Which brings us to our final possibility. That the murders were ended because the police, contrary to popular opinion, did indeed get their man and Jack the Ripper was caught.

Now, if this was the case, there’s a chance that they might not have realised that they had caught their prey. Suppose, for example, that he was arrested for a different crime, unrelated to the Whitechapel Murders and sent to prison for the remainder of his days where his secret died with him?

Suppose also, that he was sent to prison, released after a period of time, say 20 years, and he carried out further murders that were not seen as being connected to the killing spree of 1888?

Finally, there is every possibility that the police caught Jack the Ripper himself, knew they had their man, but were unable prosecute him for lack of evidence. This is what, according to Robert Anderson and Donald Swanson – the two highest ranking police officials on the ripper case –  happened with Aaron Kosminski.

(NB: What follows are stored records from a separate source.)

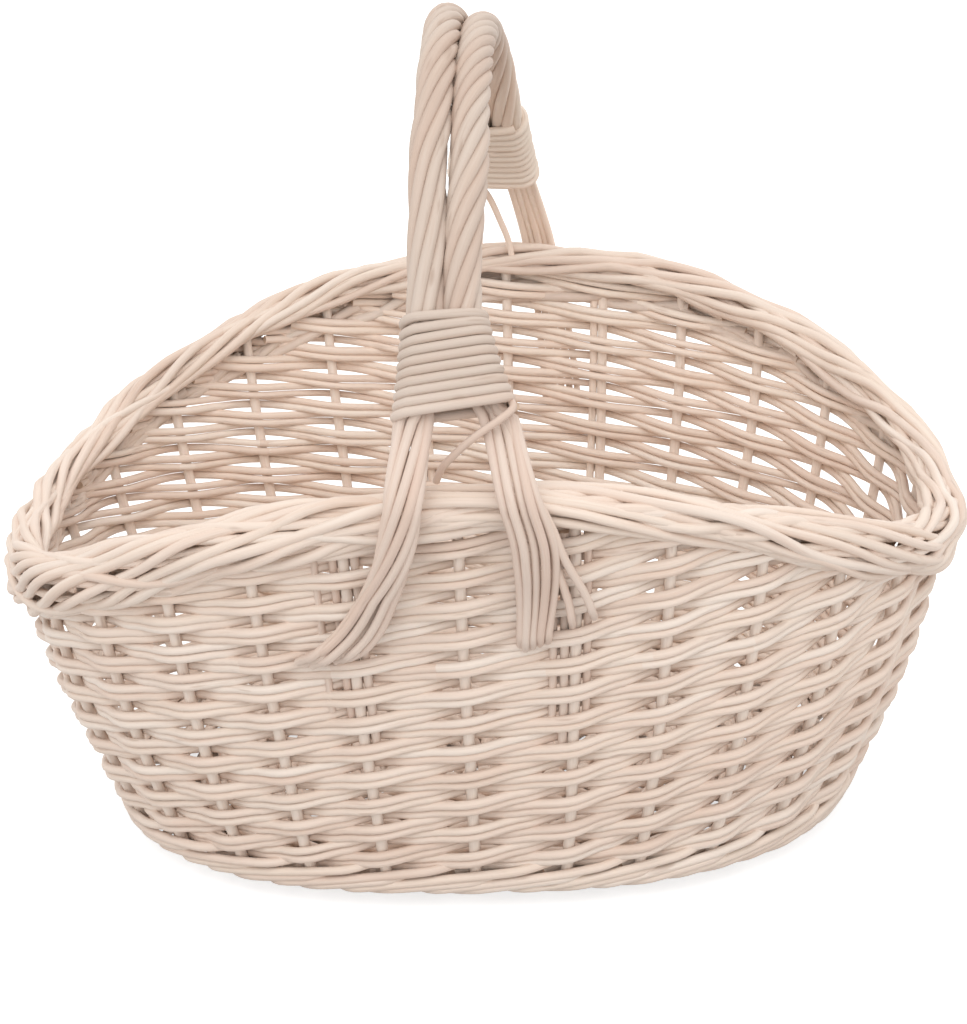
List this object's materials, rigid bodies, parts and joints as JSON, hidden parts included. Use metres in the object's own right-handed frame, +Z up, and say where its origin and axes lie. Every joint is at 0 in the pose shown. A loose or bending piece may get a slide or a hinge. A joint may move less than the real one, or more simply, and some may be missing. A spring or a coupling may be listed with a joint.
{
  "type": "wicker basket",
  "caption": "Oval willow basket with an arched rim, a slanting open weave and a fixed handle of two twisted ropes.",
  "frame": {"origin": "centre of the basket's bounding box, at the underside of the foot", "axes": "+X along the long axis, to the right as seen from the front; +Y from the front to the back; +Z up"},
  "size_m": [0.44, 0.349, 0.3679],
  "materials": {
    "willow_weaver": "peeled willow, satin",
    "willow_stake": "peeled willow, satin",
    "willow_rope": "peeled willow, satin",
    "willow_base": "peeled willow, matt"
  },
  "bodies": {
    "root": {"stake_01": "willow_stake", "stake_02": "willow_stake", "stake_03": "willow_stake", "stake_04": "willow_stake", "stake_05": "willow_stake", "stake_06": "willow_stake", "stake_07": "willow_stake", "stake_08": "willow_stake", "stake_09": "willow_stake", "stake_10": "willow_stake", "stake_11": "willow_stake", "stake_12": "willow_stake", "stake_13": "willow_stake", "stake_14": "willow_stake", "stake_15": "willow_stake", "stake_16": "willow_stake", "stake_17": "willow_stake", "stake_18": "willow_stake", "stake_19": "willow_stake", "stake_20": "willow_stake", "stake_21": "willow_stake", "stake_22": "willow_stake", "stake_23": "willow_stake", "stake_24": "willow_stake", "stake_25": "willow_stake", "stake_26": "willow_stake", "stake_27": "willow_stake", "stake_28": "willow_stake", "weaver_01": "willow_weaver", "weaver_02": "willow_weaver", "weaver_03": "willow_weaver", "weaver_04": "willow_weaver", "weaver_05": "willow_weaver", "weaver_06": "willow_weaver", "weaver_07": "willow_weaver", "weaver_08": "willow_weaver", "weaver_09": "willow_weaver", "weaver_10": "willow_weaver", "weaver_11": "willow_weaver", "weaver_12": "willow_weaver", "weaver_13": "willow_weaver", "weaver_14": "willow_weaver", "front_packing": "willow_weaver", "rear_packing": "willow_weaver", "border": "willow_weaver", "foot_wale": "willow_weaver", "base_long_stick_1": "willow_base", "base_long_stick_2": "willow_base", "base_short_stick_1": "willow_base", "base_short_stick_2": "willow_base", "base_short_stick_3": "willow_base", "base_weave": "willow_base", "handle_rope_left": "willow_rope", "handle_rope_right": "willow_rope", "front_binding": "willow_rope", "rear_binding": "willow_rope", "front_core_rod_left": "willow_rope", "front_core_rod_right": "willow_rope", "rear_core_rod_right": "willow_rope", "rear_core_rod_left": "willow_rope"}
  },
  "joints": []
}
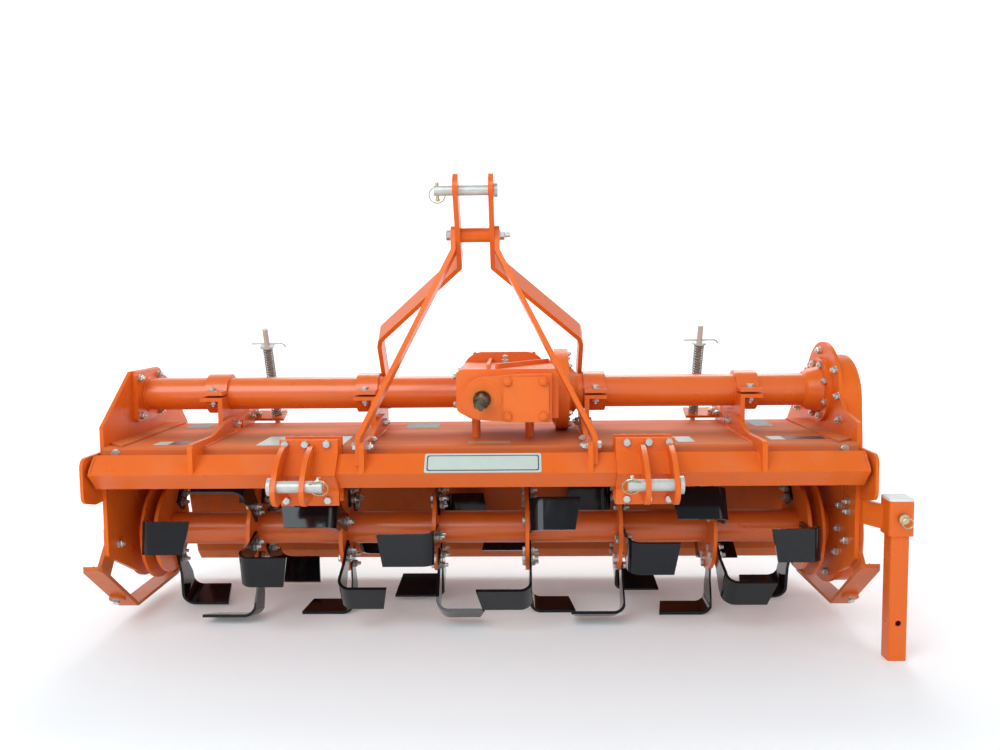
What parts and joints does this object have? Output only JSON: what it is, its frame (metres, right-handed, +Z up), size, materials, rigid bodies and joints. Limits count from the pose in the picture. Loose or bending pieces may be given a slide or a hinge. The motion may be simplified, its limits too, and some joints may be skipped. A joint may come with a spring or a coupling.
{
  "type": "tractor rotavator",
  "caption": "Three-point rotary tiller: side gear drive, L-blade rotor, hood, mast with top and lower link pins, skids, parking stand and sprung levelling board.",
  "frame": {"origin": "bottom centre of the bounding box, on the ground", "axes": "+X along the rotor, towards the gear case; +Y backwards, away from the tractor; +Z up"},
  "size_m": [2.038, 0.7879, 1.1774],
  "materials": {
    "orange_paint": "semi-gloss",
    "blade_paint": "gloss",
    "zinc": "zinc plated",
    "spring_zinc": "zinc plated",
    "oiled_steel": "machined and oiled"
  },
  "bodies": {
    "frame": {"bearing_housings": "orange_paint", "cheek_plates": "orange_paint", "clamp_saddles": "orange_paint", "clamp_straps": "orange_paint", "deck": "orange_paint", "front_beam": "orange_paint", "gear_case": "orange_paint", "gearbox_front_cover": "orange_paint", "gearbox_housing": "orange_paint", "gearbox_rear_cover": "orange_paint", "gusset_plates": "orange_paint", "hinge_rod": "zinc", "hitch_back_plates": "orange_paint", "hitch_bracket_left": "orange_paint", "hitch_bracket_right": "orange_paint", "hitch_pins": "zinc", "main_tube_left": "orange_paint", "main_tube_right": "orange_paint", "mast_bars": "orange_paint", "mast_braces": "orange_paint", "mast_spacer": "orange_paint", "rear_skirt": "orange_paint", "side_plate_left": "orange_paint", "side_plate_right": "orange_paint", "skids": "orange_paint", "spring_brackets": "orange_paint", "stand_arm": "orange_paint", "stand_pin": "zinc", "stand_socket": "orange_paint", "top_link_pin": "zinc", "tube_adapter": "orange_paint", "tube_flanges": "orange_paint"},
    "rotor": {"rotor_tube": "orange_paint", "rotor_station_1": "blade_paint", "rotor_station_2": "blade_paint", "rotor_station_3": "blade_paint", "rotor_station_4": "blade_paint", "rotor_station_5": "blade_paint", "rotor_station_6": "blade_paint", "rotor_station_7": "blade_paint", "rotor_station_8": "blade_paint"},
    "pto": {"pto_shaft": "oiled_steel"},
    "tailboard": {"tailboard": "orange_paint"},
    "rod_left": {"spring_rod_left": "zinc", "spring_left": "spring_zinc"},
    "rod_right": {"spring_rod_right": "zinc", "spring_right": "spring_zinc"},
    "stand_leg": {"stand_leg": "orange_paint"}
  },
  "joints": [
    {"name": "rotor_turn", "type": "hinge", "parent": "frame", "child": "rotor", "pos_m": [-0.023, 0.038, 0.246], "axis": [1, 0, 0], "continuous": true},
    {"name": "pto_turn", "type": "hinge", "parent": "frame", "child": "pto", "pos_m": [-0.01, -0.307, 0.631], "axis": [0, 1, 0], "continuous": true},
    {"name": "tailboard_lift", "type": "hinge", "parent": "frame", "child": "tailboard", "pos_m": [-0.023, 0.276, 0.402], "axis": [1, 0, 0], "range_deg": [0, 30]},
    {"name": "rod_tilt_left", "type": "hinge", "parent": "tailboard", "child": "rod_left", "pos_m": [-0.653, 0.374, 0.25], "axis": [1, 0, 0], "range_deg": [-15, 0]},
    {"name": "rod_tilt_right", "type": "hinge", "parent": "tailboard", "child": "rod_right", "pos_m": [0.607, 0.374, 0.25], "axis": [1, 0, 0], "range_deg": [-15, 0]},
    {"name": "stand_slide", "type": "slide", "parent": "frame", "child": "stand_leg", "axis": [0, 0, 1], "range_m": [0, 0.25]}
  ],
  "couplings": [
    {"joint": "pto_turn", "follows": "rotor_turn", "ratio": -2.57},
    {"joint": "rod_tilt_left", "follows": "tailboard_lift", "ratio": -0.4108},
    {"joint": "rod_tilt_right", "follows": "tailboard_lift", "ratio": -0.4108}
  ]
}
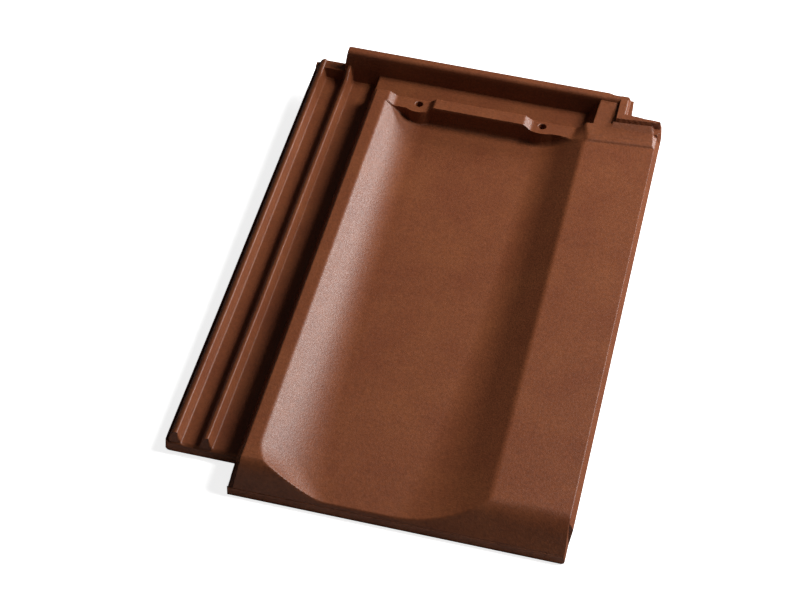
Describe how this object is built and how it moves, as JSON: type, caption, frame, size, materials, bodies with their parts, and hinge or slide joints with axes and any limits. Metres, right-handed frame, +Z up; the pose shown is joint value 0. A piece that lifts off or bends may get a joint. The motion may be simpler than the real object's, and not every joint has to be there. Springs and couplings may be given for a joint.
{
  "type": "clay roof tile",
  "caption": "Pressed clay interlocking roof tile with a shallow trough, ribbed side interlock, cover flap, head rim, nail holes and hanging nibs.",
  "frame": {"origin": "middle of the bounding box in plan, on the floor that the tile lies on", "axes": "+Y from the front lip up to the head rim, +X from the ribbed side interlock to the cover flap, +Z up; the tile leans 1.4 degrees, head up, because it lies on its lip and nibs"},
  "size_m": [0.2838, 0.4296, 0.0472],
  "materials": {
    "clay": "satin engobe on fired clay"
  },
  "bodies": {
    "root": {"clay_tile": "clay"}
  },
  "joints": []
}
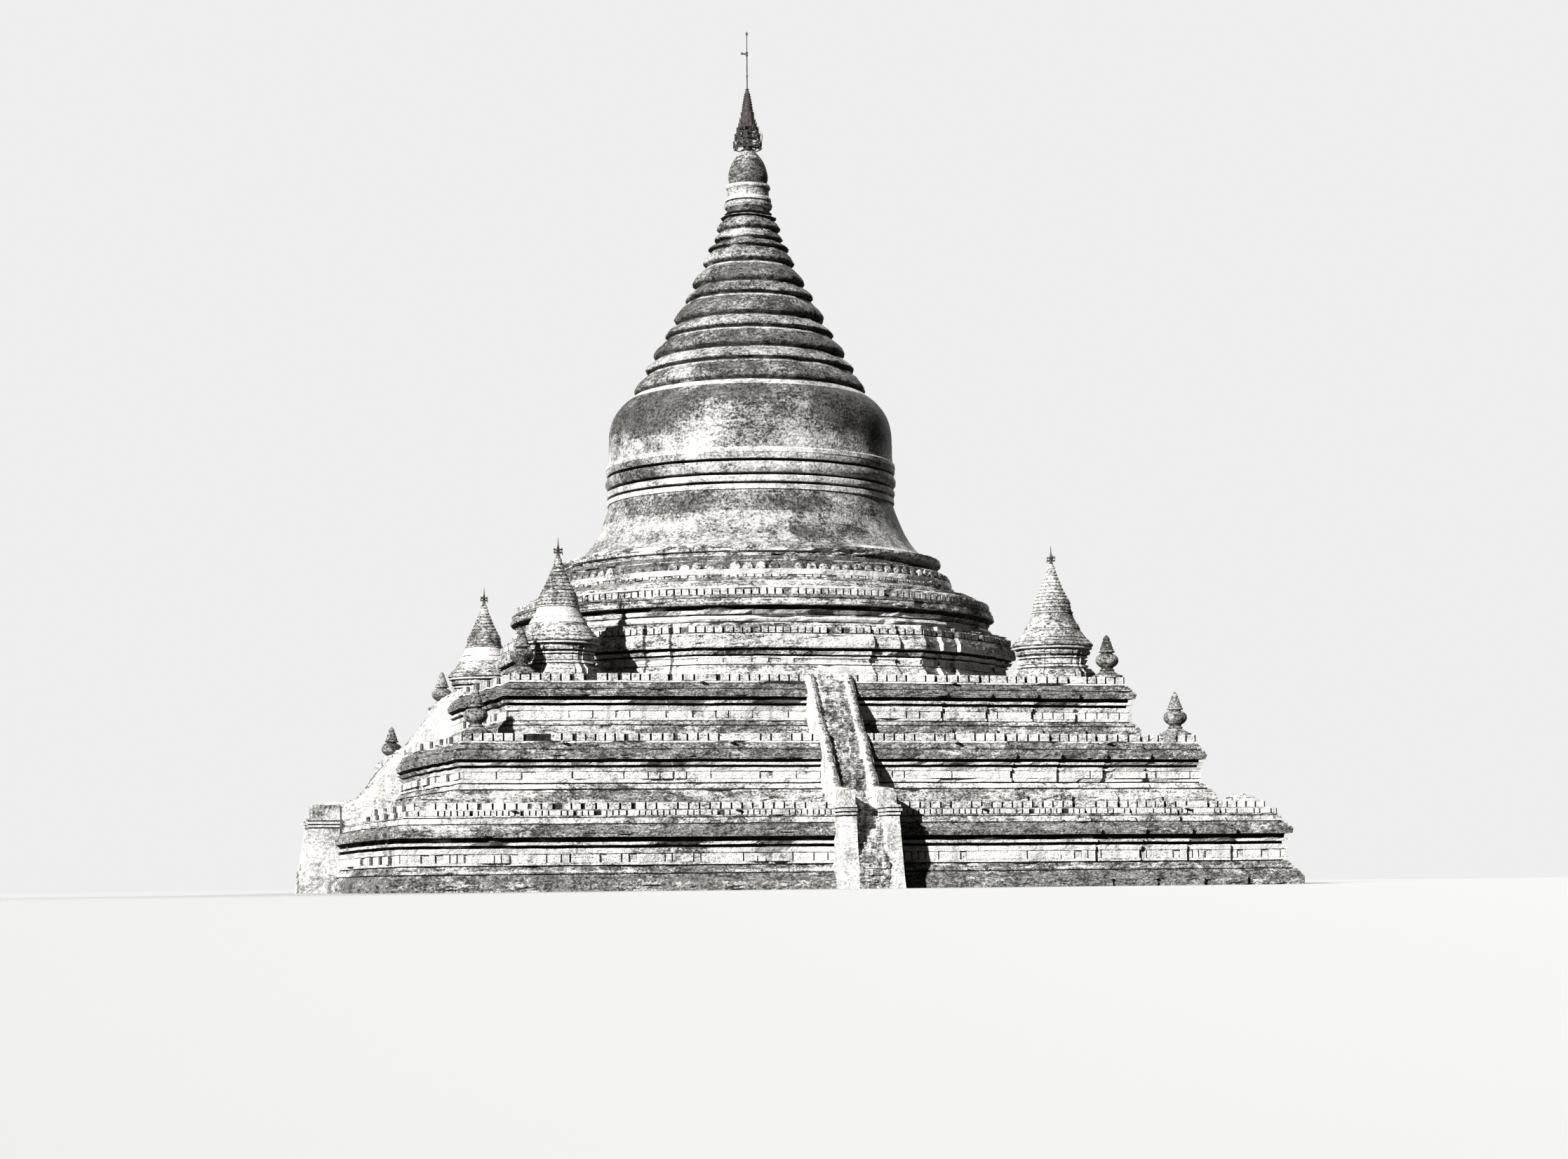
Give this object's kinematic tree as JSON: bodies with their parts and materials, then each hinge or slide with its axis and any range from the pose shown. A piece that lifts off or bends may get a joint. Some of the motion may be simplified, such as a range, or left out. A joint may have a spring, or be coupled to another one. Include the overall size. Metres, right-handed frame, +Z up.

No matter which scenario you favour, however, one fact is certain, something happened to Jack the Ripper that ended the murders. Whether that something happened in the wake of the murder of Mary Kelly on the 9th of November 1888, or in the wake  of the murder of Frances Coles on the 13th February 1891 is the mystery that needs to be pondered in order to decide what may have happened to Jack the Ripper.

And today, 126 years after the onslaught of the Whitechapel Murders, we’re probably no nearer to knowing what happened to the killer, than the police , press and public were back in 1888.

Or are we?

Perhaps, we’ve known what it was that happened to him all along but, overwhelmed, by the veritable tsunami of information that continues to pour forth on the case, we simply can’t see the solution for looking!